Monday, 31 October 2011

The Domino Effect

I know I promised you part II to our last message, and I will keep my word, but there is something more pressing right now and I hope you will find it as interesting as it has been helpful to me.

One of my favorite children’s movies is called “Robots”. I enjoy the dialogue between characters, the interaction and intertwining of their individual developing stories, the colors, the double entendres, and the music. I even like the evil characters because their deeds and intentions are so ludicrous and cause me to look at relationships between people more closely.

A favorite scene of mine is where the star robot Rodney enters the place where Mr. Bigweld, the big inventor (no pun intended) has been hiding from the world. Rodney discovers how Bigweld has been spending his time now that he no longer is the chief and boss of his own company: Bigweld created a mammoth work of art using only dominos. It’s an extraordinary sight and reveals his ability to dream and create with unlimited vision.

Well, if you know anything about dominos then you know what happened even without my telling you: domino creations are made for the excitement of watching them fall. Perhaps you’ve seen the competitions on television. It takes vision, creativity, time and more time, and a lot of dominos to build these creations, but in just one second they can and are “destroyed”. “We all fall down”.

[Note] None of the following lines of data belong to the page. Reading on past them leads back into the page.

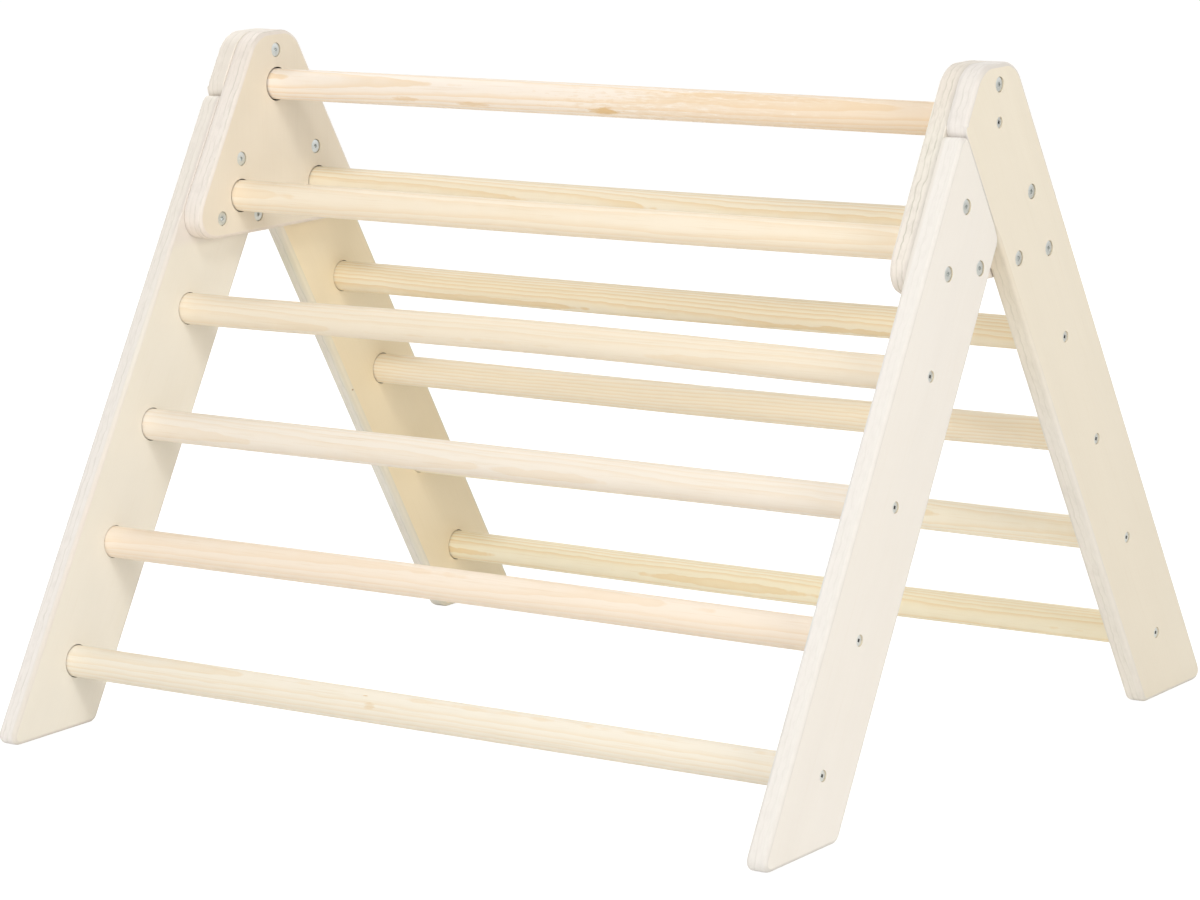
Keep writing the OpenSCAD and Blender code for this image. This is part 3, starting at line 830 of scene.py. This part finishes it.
for side in (LEFT, RIGHT):
    word = SIDE_NAMES[side]
    connectors("connector_bolts", side, OUTER, -1, BOLT_SHAPE)
    connectors("sleeve_nuts", side, INNER, 1, NUT_SHAPE)
    screws("leg_screws_" + word, word + "_leg_rung_screws", side,
           [on_leg(slope, step, 0) for slope in (FRONT, BACK) for step in LEG_STEPS],
           OUTER, SCREW_LENGTH)
    screws("gusset_screws_" + word, word + "_gusset_rung_screws", side,
           [on_leg(slope, UPPER_STEP, 0) for slope in (FRONT, BACK)], JOINT, SCREW_LENGTH)
    screws("top_screw_" + word, word + "_top_rung_screw", side, [on_leg(FRONT, 0, 0)], OUTER,
           TOP_SCREW_LENGTH)


# ---- floor, lights and camera ----

FLOOR_RADIUS = 12
FLOOR_DROP = 0.0003
FLOOR_WHITE = (0.9, 0.9, 0.9, 1)
FLOOR_GLOW, GLOW_SHARE = 1.32, 0.7
SKY_TONE, SKY_STRENGTH = (1, 0.93, 0.80, 1), 0.35
WHITE = (1, 1, 1, 1)
LAMPS_AIM = Vector((0, 0, 0.3))
LAMP_DISTANCE = 3.4
WARM = (1, 0.95, 0.87)
SENSOR_WIDTH = 36
PHOTO_WIDTH, FOCAL_LENGTH = 1200, 4288.2
CAMERA_PLACE = (2.23192, -3.25203, 0.99433)
AZIMUTH, ELEVATION, ROLL = radians(34.551), radians(10.670), radians(-1.075)


def direction(azimuth, elevation):
    """The way towards a place round the triangle, from the front towards the right and up."""
    return Vector((sin(azimuth) * cos(elevation), -cos(azimuth) * cos(elevation), sin(elevation)))


bm = bmesh.new()
bmesh.ops.create_circle(bm, cap_ends=True, segments=96, radius=FLOOR_RADIUS)
bmesh.ops.translate(bm, vec=(0, 0, -FLOOR_DROP), verts=bm.verts[:])
mesh = bpy.data.meshes.new("floor")
bm.to_mesh(mesh)
bm.free()
floor = bpy.data.objects.new("floor", mesh)
bpy.context.scene.collection.objects.link(floor)

# To the camera the white floor glows like the photo's background.
material, tree, shader, coords = finish_material("floor_white", roughness=0.9)
shader.inputs["Base Color"].default_value = FLOOR_WHITE
glow = wire(tree, "Emission", {"Color": WHITE, "Strength": FLOOR_GLOW})
camera_ray = wire(tree, "LightPath").outputs["Is Camera Ray"]
blend = wire(tree, "MixShader", {0: maths(tree, "MULTIPLY", camera_ray, GLOW_SHARE),
                                 1: shader.outputs[0], 2: glow.outputs[0]})
tree.links.new(blend.outputs[0], tree.nodes["Material Output"].inputs["Surface"])
mesh.materials.append(material)

# The sky lights the wood a little warmly, and is white to the camera and in reflections.
world = bpy.data.worlds.new("studio")
bpy.context.scene.world = world
world.use_nodes = True
tree = world.node_tree
sky = tree.nodes["Background"]
sky.inputs["Color"].default_value = SKY_TONE
sky.inputs["Strength"].default_value = SKY_STRENGTH
white = wire(tree, "Background", {"Color": WHITE, "Strength": 1.0})
path = wire(tree, "LightPath")
seen = maths(tree, "MAXIMUM", path.outputs["Is Camera Ray"], path.outputs["Is Glossy Ray"])
blend = wire(tree, "MixShader", {0: seen, 1: sky.outputs[0], 2: white.outputs[0]})
tree.links.new(blend.outputs[0], tree.nodes["World Output"].inputs["Surface"])


def lamp(name, azimuth, elevation, watts, size=1.6, colour=(1, 1, 1)):
    """A square soft light that looks at the middle of the triangle."""
    way = direction(radians(azimuth), radians(elevation))
    light = bpy.data.lights.new(name, "AREA")
    light.shape = "SQUARE"
    light.size = size
    light.energy = watts
    light.color = colour
    made = bpy.data.objects.new(name, light)
    bpy.context.scene.collection.objects.link(made)
    made.location = LAMPS_AIM + way * LAMP_DISTANCE
    made.rotation_euler = way.to_track_quat("Z", "Y").to_euler()


lamp("front", 0, 18, 27.7)
lamp("right", 70, 18, 35.3, colour=WARM)
lamp("high_front", 35, 50, 24.0, size=0.8)
lamp("behind", 180, 18, 25.7)
lamp("left", 250, 18, 26.8)
lamp("high_left", 250, 50, 25.0)

# The photo's own camera. Its focal length is known in pixels of the photo.
back = direction(AZIMUTH, ELEVATION)
level = Vector((0, 0, 1)).cross(back).normalized()
upright = back.cross(level)
right = level * cos(ROLL) + upright * sin(ROLL)
up = upright * cos(ROLL) - level * sin(ROLL)
camera_data = bpy.data.cameras.new("camera")
camera_data.sensor_width = SENSOR_WIDTH
camera_data.lens = FOCAL_LENGTH / PHOTO_WIDTH * SENSOR_WIDTH
camera = bpy.data.objects.new("camera", camera_data)
bpy.context.scene.collection.objects.link(camera)
camera.matrix_world = Matrix.Translation(CAMERA_PLACE) @ Matrix(
    (right, up, back)).transposed().to_4x4()
bpy.context.scene.camera = camera

view = bpy.context.scene.view_settings
view.view_transform = "Standard"
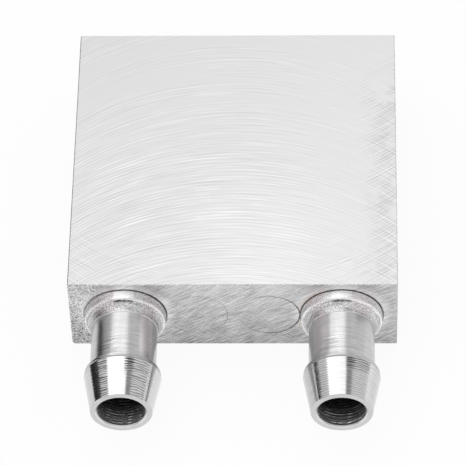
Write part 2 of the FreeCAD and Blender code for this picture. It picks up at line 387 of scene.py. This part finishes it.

Relationships are like domino creations – It takes time and energy, time and patience, time and kindness, time and love, time and . . . to build relationships in the home, the community, the workplace, the church, the world: which is what gives our relationships their value and importance – the time, effort and spirit we put into “loving” someone else. One songwriter wrote

“No man is an island, and no man stands alone . . . We need one another and so I will defend each man as my brother, each man as my friend.”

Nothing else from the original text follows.